Durante anos, a discussão acalorada sobre a exigência do diploma de jornalista ocupou gabinetes e universidades, dividindo especialistas. A Proposta de Emenda à Constituição dos Jornalistas (PEC) 33/09), do senador Antônio Carlos Valadares (PSB-SE), torna obrigatório o diploma superior de Comunicação Social, habilitação em jornalismo, para o exercício da profissão.
A proposta , aprovada há um ano no Senado, está na Comissão de Constituição e Justiça (CCJ) da Câmara dos Deputados. Em 2009, o Supremo Tribunal Federal (STF) entendeu que a exigência do diploma, imposta por decreto-lei durante o regime militar, atenta contra a liberdade de expressão e, por isso, é inconstitucional. Assim, se aprovada, a regulamentação da profissão terá que ser feita por meio de emenda à Constituição.
“A regulamentação por lei é para atender às peculiaridades de uma profissão. Mas o que percebemos é que há profusão de profissões que não são exatamente destacadas, mas se inserem em um conjunto de outras”, ressaltou o presidente Associação Nacional dos Magistrados da Justiça do Trabalho (Anamatra), Paulo Schmidt.
Para Schmidt, a regulamentação é feita para estabelecer direitos específicos de uma categoria, como, por exemplo, a de radiologista. “É uma atividade específica, diferenciada, que tem riscos inerentes, que precisam de regulamentação mínima para o profissional não ficar sujeito ao livre-arbítrio do empregador.” Quando não existem especificidades da profissão, a lei não reflete em benefícios, disse ele.

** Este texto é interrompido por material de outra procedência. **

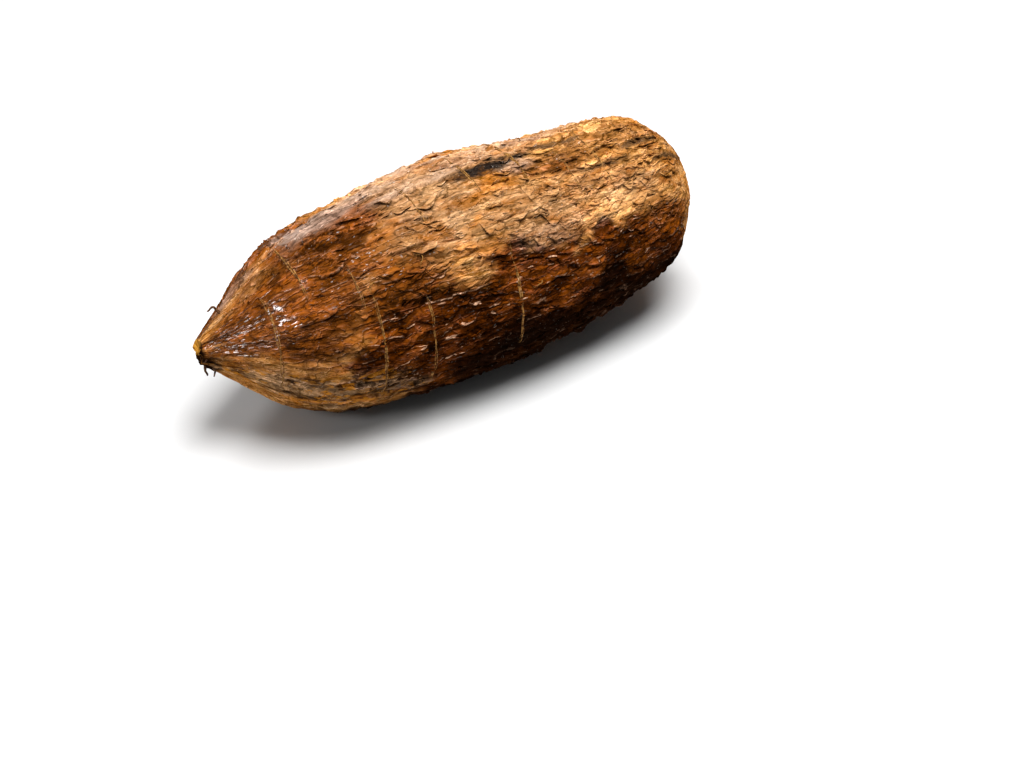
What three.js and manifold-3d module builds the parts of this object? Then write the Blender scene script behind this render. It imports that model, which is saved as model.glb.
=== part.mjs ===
import * as THREE from "three";
import { mergeVertices } from "three/addons/utils/BufferGeometryUtils.js";
import Module from "manifold-3d";

// A cassava root lying on its side, in millimetres.
// X runs from the thin tail to the blunt head, Z is up and the root rests on a small flat at Z = 0.
// Angles round the body start at +Y and turn through +Z, so a quarter turn is the top of the root.

// The outline from the snapped tail to the small snapped scar at the head, as [distance along, radius].
const OUTLINE = [
  [-114, 4.6],
  [-109.5, 8.2],
  [-100.5, 15.8],
  [-86.5, 27.7],
  [-68.5, 36.1],
  [-45.5, 40],
  [-18, 42],
  [11.5, 42.8],
  [41, 40.9],
  [68.5, 37.4],
  [91, 32.2],
  [105, 20],
  [111, 11.8],
  [114.5, 7.4],
];

// The bend of the middle line, as [distance along, sideways, height].
const MIDDLE_LINE = [
  [-114, 0.6, 42.7],
  [-86.5, -2.7, 42.5],
  [-45.5, -1.8, 42.5],
  [0, 0.2, 43],
  [45.5, 1.4, 42.7],
  [80, 3.4, 44.8],
  [114.5, 8, 46.7],
];

// Cracks run lengthwise between rows of bark plates. Each crack is a string of short openings,
// and along each opening the plate on one side is lifted.
const CRACKS = 28;
const OPENING_LENGTH = 18.5;
const PLATE_LIFT = 2.1;
const CRACK_DEPTH = 1.1;
const BARK_SINK = 0.7; // unlifted bark lies this far inside the outline
const SOUND_SHARE = 0.14; // the share of openings that stay shut
const LIFTED_ABOVE = 0.3; // the share of openings whose far plate is the lifted one
const SHARED_SWAY = 0.5; // how far cracks wander together and singly, in rows
const OWN_SWAY = 0.22;
const ROW_PLACES = [0, 0.24, 0.82]; // crack, near edge and far edge of a plate, in parts of a row

const COLUMNS = CRACKS * ROW_PLACES.length;
const STATION_GAP = 4.35;
const TAIL_STATIONS = [-112, -109.5, -106];
const HEAD_STATIONS = [105.5, 108.5, 111, 113];

// Furrows run lengthwise and lumps are the broad unevenness under the bark.
const FURROW_DEPTH = 0.8;
const LUMP_HEIGHT = 0.8;

// Thin raised threads that cross the grain, as [distance along, first turn, last turn].
const THREADS = [
  [-92.5, 0.3, 0.58],
  [-56.2, 0.38, 0.62],
  [-35.5, 0.42, 0.6],
  [2.7, 0.2, 0.56],
  [25.5, 0.12, 0.41],
  [59.5, 0.2, 0.37],
];
const THREAD_HEIGHT = 0.7;
const THREAD_HALF_WIDTH = 1.1;
const THREAD_BOW = 1.2; // a thread bows towards the head on the side that faces front
const THREAD_BOW_TURN = 0.42;

// The bare patch where the bark has peeled, with a raised edge of bark round it.
const PEEL = { along: -66, turn: 0.182, halfLength: 10.5, halfTurn: 0.036, depth: 1.4 };

// The resting flat is a slice off the belly, and the bark is worn smooth this close above it.
const FLAT_DEPTH = 0.9;
const WORN_HEIGHT = 3.2;

const FRACTURE_DEPTH = 1.1; // roughness of the two snapped ends
const END_FADE = 9; // the bark thins out over this length at each end

// Hair-thin roots that still cling to the tail.
const ROOTLETS = [
  { along: -103.2, turn: 0.2, radius: 0.65, path: [[-0.5, 1.8, 0], [-1.4, 3.2, 0.3], [-4.4, 2.6, 0.6]] },
  { along: -112.8, turn: 0.69, radius: 0.75, path: [[-0.4, 1.6, 0], [0, 3.6, 0.4]] },
  { along: -110.6, turn: 0.645, radius: 0.65, path: [[0.2, 1.2, 0], [-0.6, 2.6, 0.3]] },
];
const ROOTLET_SIDES = 5;
const ROOTLET_STEPS = 5;
const ROOTLET_SINK = 3.5;

const BARK = {
  color: 0x8c5a2c,
  roughness: 0.6,
  metalness: 0,
};

// A repeatable number from 0 to 1 for a pair of whole numbers.
function scatter(i, j) {
  const wave = Math.sin(i * 127.1 + j * 311.7) * 43758.5453;
  return wave - Math.floor(wave);
}

function ease(low, high, value) {
  return THREE.MathUtils.smoothstep(value, low, high);
}

// Smooth noise from -1 to 1 that closes on itself after the given number of cells round the body.
function wander(along, turn, cells, seed) {
  const across = turn * cells;
  const i = Math.floor(along);
  const j = Math.floor(across);
  const u = ease(0, 1, along - i);
  const v = ease(0, 1, across - j);
  const near = j % cells;
  const far = (j + 1) % cells;
  const first = THREE.MathUtils.lerp(scatter(i + seed, near), scatter(i + seed, far), v);
  const second = THREE.MathUtils.lerp(scatter(i + 1 + seed, near), scatter(i + 1 + seed, far), v);
  return 2 * THREE.MathUtils.lerp(first, second, u) - 1;
}

// The point of a curve at a distance along the body; the curve's X always grows.
function curveAt(curve, along) {
  let low = 0;
  let high = 1;
  for (let step = 0; step < 30; step += 1) {
    const middle = (low + high) / 2;
    if (curve.getPoint(middle).x < along) low = middle;
    else high = middle;
  }
  return curve.getPoint(low);
}

const outline = new THREE.SplineCurve(OUTLINE.map(([along, radius]) => new THREE.Vector2(along, radius)));
const middleLine = new THREE.CatmullRomCurve3(
  MIDDLE_LINE.map(([along, side, height]) => new THREE.Vector3(along, side, height)),
);
const TAIL = OUTLINE[0][0];
const HEAD = OUTLINE[OUTLINE.length - 1][0];
const WIDEST = Math.max(...OUTLINE.map(([, radius]) => radius));

// How far a crack is open at a place along the body, from 0 to 1, and whether its far plate is lifted.
function opening(along, crack) {
  const station = along / OPENING_LENGTH + 5 * scatter(crack, 3);
  const piece = Math.floor(station);
  const nearEnd = Math.min(station - piece, piece + 1 - station);
  const chance = scatter(crack + 61, piece);
  const width = chance < SOUND_SHARE ? 0 : 0.35 + 0.65 * chance;
  return { open: width * ease(0, 0.3, nearEnd), above: scatter(piece, crack + 29) < LIFTED_ABOVE };
}

// Height of the bark at one of the three places across a row.
function plateHeight(along, row, place) {
  if (place === 0) return -CRACK_DEPTH * opening(along, row).open;
  const { open, above } = opening(along, place === 1 ? row : (row + 1) % CRACKS);
  return (place === 1) === above ? PLATE_LIFT * open : 0;
}

// How far a crack wanders round the body at a place along it, in rows.
function swayOf(along, crack) {
  const shared = SHARED_SWAY * wander(along / 36, crack / CRACKS, 6, 11);
  return shared + OWN_SWAY * wander(along / 11, crack / CRACKS, CRACKS, 83);
}

// Height of the raised threads at a place on the body.
function threadHeight(along, turn) {
  let height = 0;
  for (const [place, first, last] of THREADS) {
    const reach = Math.abs(along - place) / THREAD_HALF_WIDTH;
    const within = ease(first - 0.02, first + 0.02, turn) - ease(last - 0.02, last + 0.02, turn);
    height += THREAD_HEIGHT * Math.max(0, 1 - reach) * within;
  }
  return height;
}

// 1 on the bare patch and 0 on whole bark.
function peeled(along, turn) {
  const ragged = 0.25 * wander(along / 9, turn, 30, 71);
  const reach = Math.hypot((along - PEEL.along) / PEEL.halfLength, (turn - PEEL.turn) / PEEL.halfTurn);
  return 1 - ease(0.85, 1.15, reach + ragged);
}

// How much the surface stands out from the plain outline, where the plates there have the given height.
function relief(along, turn, plate) {
  const bare = peeled(along, turn);
  const bark = plate + threadHeight(along, turn);
  const lumps = LUMP_HEIGHT * wander(along / 41, turn, 5, 23);
  const furrows = FURROW_DEPTH * wander(along / 52, turn, 19, 31);
  return lumps + furrows - BARK_SINK + (1 - bare) * bark - bare * PEEL.depth;
}

// Distances along the body at which it has a ring of points: an even set, and three for each thread.
function stations() {
  const fixed = [...TAIL_STATIONS, ...HEAD_STATIONS];
  for (const [place] of THREADS) fixed.push(place - THREAD_HALF_WIDTH, place, place + THREAD_HALF_WIDTH);
  const even = [];
  for (let along = TAIL + STATION_GAP; along < HEAD - STATION_GAP; along += STATION_GAP) {
    const free = fixed.every((place) => Math.abs(place - along) > STATION_GAP / 2);
    if (free) even.push(along);
  }
  return [TAIL, ...fixed, ...even, HEAD].sort((first, second) => first - second);
}

// Moves a point of the straight body out to the bark and over to the bent middle line.
function placed(along, side, height) {
  const evenTurn = (Math.atan2(height, side) / (2 * Math.PI) + 1) % 1;
  const column = Math.round(evenTurn * COLUMNS) % COLUMNS;
  const row = Math.floor(column / ROW_PLACES.length);
  const place = column % ROW_PLACES.length;
  const sway = swayOf(along, place === 2 ? (row + 1) % CRACKS : row);
  const turn = ((row + ROW_PLACES[place] + sway) / CRACKS + 1) % 1;
  const angle = 2 * Math.PI * turn;

  const middle = curveAt(middleLine, along);
  const full = curveAt(outline, along).y;
  const plain = Math.hypot(side, height);
  const clearance = middle.z - FLAT_DEPTH + full * Math.sin(angle);
  const fromEnds = ease(0, END_FADE, along - TAIL) * ease(0, END_FADE, HEAD - along);
  const shelter = fromEnds * ease(0, WORN_HEIGHT, clearance);
  const depth = shelter * Math.sqrt(full / WIDEST) * relief(along, turn, plateHeight(along, row, place));
  const radius = plain * (1 + depth / full);

  const snapped = along === TAIL || along === HEAD;
  const fracture = snapped ? FRACTURE_DEPTH * wander(plain / 2.4, turn, 7, 5) : 0;
  const bow = shelter * THREAD_BOW * Math.cos(angle - 2 * Math.PI * THREAD_BOW_TURN);
  return new THREE.Vector3(
    along + fracture + bow,
    middle.y + radius * Math.cos(angle),
    middle.z + radius * Math.sin(angle) - FLAT_DEPTH,
  );
}

// Welds the points of a geometry and drops the faces that have closed up at its poles.
function welded(geometry) {
  geometry.deleteAttribute("normal");
  geometry.deleteAttribute("uv");
  const joined = mergeVertices(geometry, 1e-4);
  const kept = [];
  const index = joined.index.array;
  for (let i = 0; i < index.length; i += 3) {
    const [a, b, c] = index.slice(i, i + 3);
    if (a !== b && b !== c && c !== a) kept.push(a, b, c);
  }
  joined.setIndex(kept);
  return joined;
}

function bodyGeometry() {
  const sides = stations().map((along) => new THREE.Vector2(curveAt(outline, along).y, along));
  const profile = [
    new THREE.Vector2(0, TAIL),
    new THREE.Vector2(OUTLINE[0][1] / 2, TAIL),
    ...sides,
    new THREE.Vector2(OUTLINE[OUTLINE.length - 1][1] / 2, HEAD),
    new THREE.Vector2(0, HEAD),
  ];
  const turned = new THREE.LatheGeometry(profile, COLUMNS);
  turned.rotateZ(-Math.PI / 2);
  const body = welded(turned);
  const points = body.attributes.position;
  for (let i = 0; i < points.count; i += 1) {
    const moved = placed(points.getX(i), points.getY(i), points.getZ(i));
    points.setXYZ(i, moved.x, moved.y, moved.z);
  }
  return body;
}

// A thin root that starts under the bark; its path is in steps [along, outwards, round] from the surface.
function rootletGeometry({ along, turn, radius, path }) {
  const angle = 2 * Math.PI * turn;
  const outwards = new THREE.Vector3(0, Math.cos(angle), Math.sin(angle));
  const round = new THREE.Vector3(0, -Math.sin(angle), Math.cos(angle));
  const middle = curveAt(middleLine, along);
  const foot = new THREE.Vector3(along, middle.y, middle.z - FLAT_DEPTH);
  foot.addScaledVector(outwards, curveAt(outline, along).y);
  const points = [foot.clone().addScaledVector(outwards, -ROOTLET_SINK)];
  for (const [ahead, away, sideways] of path) {
    const point = foot.clone().addScaledVector(outwards, away).addScaledVector(round, sideways);
    point.x += ahead;
    points.push(point);
  }
  const section = new THREE.Shape();
  for (let side = 0; side < ROOTLET_SIDES; side += 1) {
    const sideAngle = (2 * Math.PI * side) / ROOTLET_SIDES;
    const corner = [radius * Math.cos(sideAngle), radius * Math.sin(sideAngle)];
    if (side === 0) section.moveTo(...corner);
    else section.lineTo(...corner);
  }
  section.closePath();
  return new THREE.ExtrudeGeometry(section, {
    steps: ROOTLET_STEPS,
    extrudePath: new THREE.CatmullRomCurve3(points),
    bevelEnabled: false,
  });
}

const wasm = await Module();
wasm.setup();

function solid(geometry) {
  const { attributes, index } = geometry;
  return new wasm.Manifold(
    new wasm.Mesh({
      numProp: 3,
      vertProperties: new Float32Array(attributes.position.array),
      triVerts: new Uint32Array(index.array),
    }),
  );
}

// Everything under the resting plane.
function groundSolid() {
  const size = 400;
  const block = new THREE.BoxGeometry(size, size, size);
  block.translate(0, 0, -size / 2);
  return solid(welded(block));
}

function rootMesh() {
  let root = solid(bodyGeometry());
  for (const rootlet of ROOTLETS) root = root.add(solid(welded(rootletGeometry(rootlet))));
  root = root.subtract(groundSolid());
  const { vertProperties, triVerts } = root.getMesh();
  const geometry = new THREE.BufferGeometry();
  geometry.setAttribute("position", new THREE.BufferAttribute(vertProperties, 3));
  geometry.setIndex(new THREE.BufferAttribute(triVerts, 1));
  geometry.computeVertexNormals();
  geometry.computeBoundingBox();
  const centre = geometry.boundingBox.getCenter(new THREE.Vector3());
  geometry.translate(-centre.x, -centre.y, 0);
  const mesh = new THREE.Mesh(geometry, new THREE.MeshStandardMaterial(BARK));
  mesh.name = "cassava_root";
  return mesh;
}

const cassava = new THREE.Group();
cassava.name = "cassava";
cassava.add(rootMesh());

export default cassava;
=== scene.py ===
import math
import bpy
import bmesh
import numpy as np
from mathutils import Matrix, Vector


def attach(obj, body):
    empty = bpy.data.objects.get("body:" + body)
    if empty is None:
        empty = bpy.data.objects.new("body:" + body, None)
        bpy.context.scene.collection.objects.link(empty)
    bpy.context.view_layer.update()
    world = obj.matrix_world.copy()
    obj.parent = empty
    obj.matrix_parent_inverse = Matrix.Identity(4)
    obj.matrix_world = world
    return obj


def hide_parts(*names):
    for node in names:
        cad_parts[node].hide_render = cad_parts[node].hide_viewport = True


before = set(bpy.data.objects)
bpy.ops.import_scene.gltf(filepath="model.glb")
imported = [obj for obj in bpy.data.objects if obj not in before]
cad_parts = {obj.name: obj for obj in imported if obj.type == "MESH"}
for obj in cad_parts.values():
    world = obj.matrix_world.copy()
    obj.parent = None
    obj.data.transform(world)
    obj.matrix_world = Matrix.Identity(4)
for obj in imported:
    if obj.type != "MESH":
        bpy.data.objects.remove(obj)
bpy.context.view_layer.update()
mm = 0.001
turnFull = 2 * math.pi
print("frame loaded")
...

Schmidt lembrou que, além de estarem atentos sobre o risco de criar leis inócuas, os parlamentares precisam avaliar a relação entre profissões. Quando se regulamenta uma atividade, existe sempre risco de a regulamentação de esta atividade invadir a área de outra correlata, como ocorre no Ato Médico, explicou. "Não há como regulamentar uma lei sem olhar a lei do lado, para não criar tensões no ambiente de trabalho onde o beneficiário é a população.”